The song “Kahane was right” is a well-made, rousing song. Leni Riefenstahl’s Nazi propaganda film “Triumph of the Will” was similarly a well-made film. But a democratic society isn’t supposed to award prizes to, or laud the contributions of, inciters to criminal racism − certainly not prizes for “lifetime achievement,” but also not for their contribution to music. And especially not when some of the musical work in question itself crosses the line into criminal racism.

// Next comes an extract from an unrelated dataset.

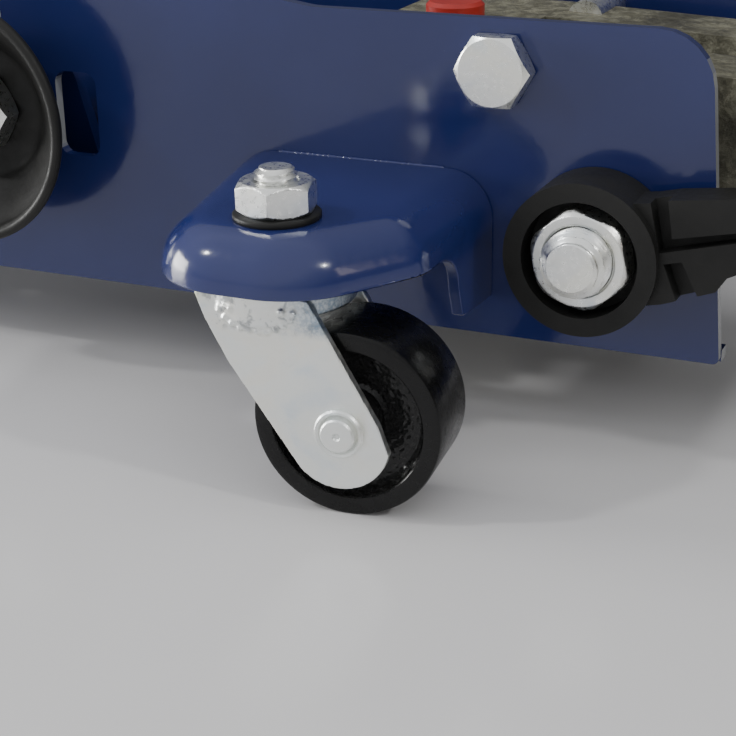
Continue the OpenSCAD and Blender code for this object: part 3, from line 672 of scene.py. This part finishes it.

The heart of the confusion stems from a thin, narrow, flattened, technical and, in essence, anti-democratic definition of democracy. Democracy isn’t a technical system comprised of elections and majority rule. It’s not a lottery among different “viewpoints” in which, as in a reality TV show, you wait to see which viewpoint wins a majority.
Democracy isn’t just the rules of the game. Democracy is a worldview that puts human rights, equality among people and opposition to racism at its center. That’s precisely why Kahane’s movement was outlawed.
Noa didn’t boycott anybody. She gave up the award, along with its 10,000 shekels ($2,800), to avoid having to stand alongside a racist who sings songs of praise to Kahane and supports the murderer of a prime minister. Noa, together with Gil Dor, published an inspiring open letter on the subject. Many Israeli artists should have signed it. When there were no men, Noa and Dor were men. They reminded us of what ought to have been self-evident.
Israel was established in the aftermath of other democracies’ collapse. That happened when anti-democratic fascism made use of technical democracy, won “democratic” elections, achieved a tyranny of the majority and immediately embarked on racist persecution. Therefore, Israel is the one country above all where it ought to be self-evident that a narrow, technical definition of democracy has no place. That criminal racism is beyond the pale. That one doesn’t grant it legitimacy. That one doesn’t grant prizes that laud and encourage those who enthusiastically incite to it in song.
The support for the court singer of Kahane and the Amir family by senior ministers such as Naftali Bennett and Avigdor Lieberman − the latter of whom was himself convicted of hitting children − is scandalous. So too is their assault on ACUM, the musicians’ association that granted the prize, for having narrowed the prize’s definition. When senior ministers support someone who supports the murderer of a prime minister, every Israeli ought to understand what is happening in Israel.
Would a man who sang “Bin Laden was right” receive a public award − and from an association of artists, yet − in any democracy? Would someone who supported the murderers of Gandhi, John F. Kennedy or Martin Luther King be brought to the dais as an honoree? Of course not. There’s no such thing as a democracy without self-respect.
Noa restored a little bit of our trampled self-respect to us. A little bit of what should have been self-evident. A little bit of refusal to remain silent about or cooperate with racism. Noa and Dor are our prize.